Answer: I’ll take multiple answers on this, either 8 or 9. CNN said that this recent event in Las Vegas was the 8th debate, and lots of other news agencies were saying the same thing. By the official schedule, it should have been number 10, but number 3 (also in Las Vegas) was cancelled back on July 10. I’m counting 9: May 5, June 13, August 11, September 5, September 7, September 12, September 22, October 11 and October 18.

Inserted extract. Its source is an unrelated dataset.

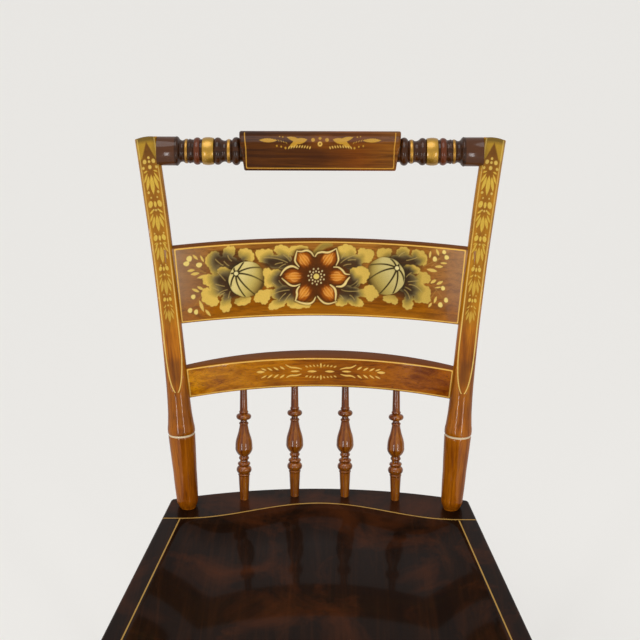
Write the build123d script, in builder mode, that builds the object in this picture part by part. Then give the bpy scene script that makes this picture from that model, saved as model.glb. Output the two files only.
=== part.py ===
from build123d import *
from math import cos, pi, radians, sin, sqrt, tan
import os

os.makedirs("parts", exist_ok=True)

# A painted plank-seat side chair. Millimetres, +Z up, the front faces -Y, the floor is Z = 0.

# Fits
socket_clearance = 0.1  # radial gap round every tenon
shoulder_clearance = 0.1  # gap where a shoulder meets the stick or plank beside it
socket_end_gap = 0.5  # space left beyond the end of a blind tenon

# Seat plank
seat_height = 440.0
seat_thickness = 38.0
seat_depth = 389.5
seat_forward_shift = 22.25  # the plank's middle lies this far in front of the frame's origin
seat_front_width = 436.0
seat_rear_width = 330.4
seat_front_bow = 12.0
seat_rear_bow = 25.5
front_corner_radius = 40.0
rear_corner_radius = 3.5
top_edge_radius = 3.0
bottom_edge_radius = 8.0
front_roll_radius = 14.0

# Saddle, the shallow dish in front of the raised rear deck
saddle_steps = ((0.0, 0.0), (22.0, 7.5), (58.0, 11.0))  # inset from the rim, depth
saddle_rear_half_width = 150.0
saddle_front_half_width = 186.0
saddle_deck_middle = 33.8  # rear edge of the plank to the saddle, at the middle
saddle_deck_ends = 42.0  # rear corners of the plank to the saddle, at its ends
saddle_front_margin = 54.0
saddle_front_bow = 10.0
saddle_corner_radius = 45.0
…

This is a very good conceptual problem for the topic of changing variables in 2D integrals. My problem in WebWork reads like this:

Find positive numbers $a$ and $b$ so that the change of variables $s=ax$ and $t=by$ transforms the integral $\int\int_R\,dx\,dy$ into


for the region $R$, the rectangle $0\le x\le 65$ and $0\le y\le 20$, and the region $T$ given by the square $0\le s,t\le 1$.

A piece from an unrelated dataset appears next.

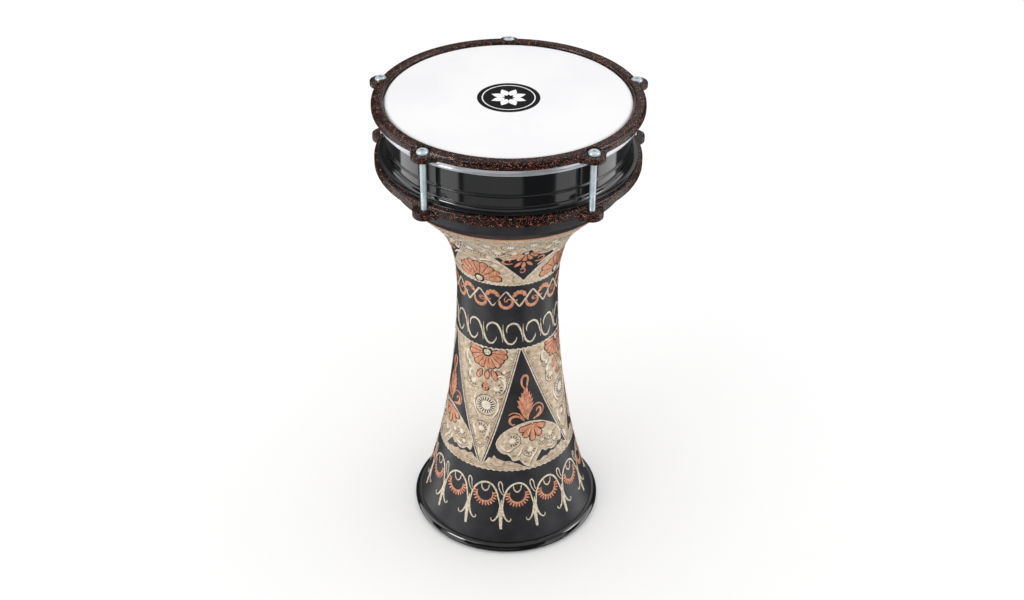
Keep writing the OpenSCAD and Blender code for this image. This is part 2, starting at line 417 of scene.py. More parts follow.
def cast(name, node, material, body, slot, voxel=0.55, passes=6):
    """A cast and enamelled copy of a CAD node: its edges and inner corners flow together."""
    mesh = NODES[node].data.copy()
    obj = bpy.data.objects.new(name, mesh)
    bpy.context.scene.collection.objects.link(obj)
    mesh.materials.clear()
    mesh.materials.append(MATS[material])
    weld = obj.modifiers.new("weld", "WELD")
    weld.merge_threshold = 1e-6
    remesh = obj.modifiers.new("remesh", "REMESH")
    remesh.mode = "VOXEL"
    remesh.voxel_size = voxel * MM
    remesh.use_smooth_shade = True
    relax = obj.modifiers.new("relax", "SMOOTH")
    relax.factor = 0.5
    relax.iterations = passes
    shaped = bpy.data.meshes.new_from_object(obj.evaluated_get(bpy.context.evaluated_depsgraph_get()))
    obj.modifiers.clear()
    obj.data = shaped
    normals = [v.normal.copy() for v in shaped.vertices]
    for v, normal in zip(shaped.vertices, normals):
        v.co += normal * ((noise.noise(v.co * 620) - 1) * 0.04 * MM)
    return install(obj, body, slot, node)


# ---------------------------------------------------------------- the shell's surface

def shell_profile():
    """Outer outline of the shell, foot to rim, as arc length, radius and height in millimetres."""
    outline, _ = section_of("body_shell")
    points = [(r / MM, z / MM) for r, z in outline]
    foot = max(range(len(points)), key=lambda i: (points[i][1] < 20) * points[i][0])
    ahead = points[(foot + 1) % len(points)]
    if ahead[0] < points[foot - 1][0] and ahead[1] < 20:
        points = points[::-1]
        foot = len(points) - 1 - foot
    ordered = points[foot:] + points[:foot]
    if ordered[1][1] < ordered[0][1]:
        ordered = [ordered[0]] + ordered[:0:-1]
    top = max(range(len(ordered)), key=lambda i: (ordered[i][1] > 360) * (ordered[i][0] + i * 1e-6))
    outer = ordered[:top + 1]
    start = next(i for i, p in enumerate(outer) if p[1] > 6.5)
    lengths = [0.0]
    for i in range(start + 1, len(outer)):
        lengths.append(lengths[-1] + dist(outer[i - 1], outer[i]))
    outer = outer[start:]
    return lengths, [p[0] for p in outer], [p[1] for p in outer]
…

Hints: What’s incredibly nice about this problem is that we’re transforming one rectangular region $R$ to another rectangular region $T$ (and we are free to do this in an entirely linear fashion). So, if we know that $R$ is defined by $0\le x\le 65$ and $0\le  y \le 20$, then we simply squash our variables $x$ and $y$ by the appropriate factors (in this case $1/65$ and $1/20$) to achieve a square. So, we set $a=1/65$ and $b=1/20$. (The geometric interpretation of this transformation is something you definitely need to understand. Visit me in office hours if you don’t understand it.)

Given that $a=1/65$ and $b=1/20$, we have $x=65s$ and $y=20t$, so we know that

\[\left|\frac{\partial(x,y)}{\partial(s,t)}\right|=\left|\begin{array}{cc}65 & 0 \\ 0 & 20\end{array}\right|=1300.\]

Of course, we’re simply asking for the magnitude of the Jacobian here, and so we don’t consider including the $dx\,dy$, and the answer is simply 1300.


I have marked correct the following problems for everyone in calc 3:

16.2: 6, 7

16.3: 1, 2, 10

16.4: 1, 3, 6

16.5: 3, 5, 6

The book’s treatment of the change of variables section is a bit disorganized. As this is a relatively challenging section, I’ve expanded on the book’s treatment with a set of notes. Please let me know if you have questions on this material. It’s perfectly reasonable to have lots of questions on this material; it is (in my mind) one of the more challenging sections of the semester.


Due October 26 (Wednesday)

16.5: 34, 48

17.1: 58, 64

Yes. The homework has finally caught up to us. Notice that this homework is due on the Wednesday of the week following the Friday when it would normally be due.

I changed the due date for WebWork Section 16.2, since I want to finish that section in class on Friday. We’ll be slightly behind schedule, as we’re supposed to do sections 16.3 and 16.4 on Friday.

Thanks to those of you who pointed out bugs in recent WebWork assignments. (Fixing them now means that they won’t occur in later courses.) Bugs have been fixed in 15.1 #6; 15.2 #4; 15.3 #2,7,8.

Here is a little document taken from the TI89 reference manual about how to plot contour diagrams with a TI-89: ti-89-contour-plot

The midterm on Wednesday is from 5:15PM to 6:45PM in HLMS201 (Hellems).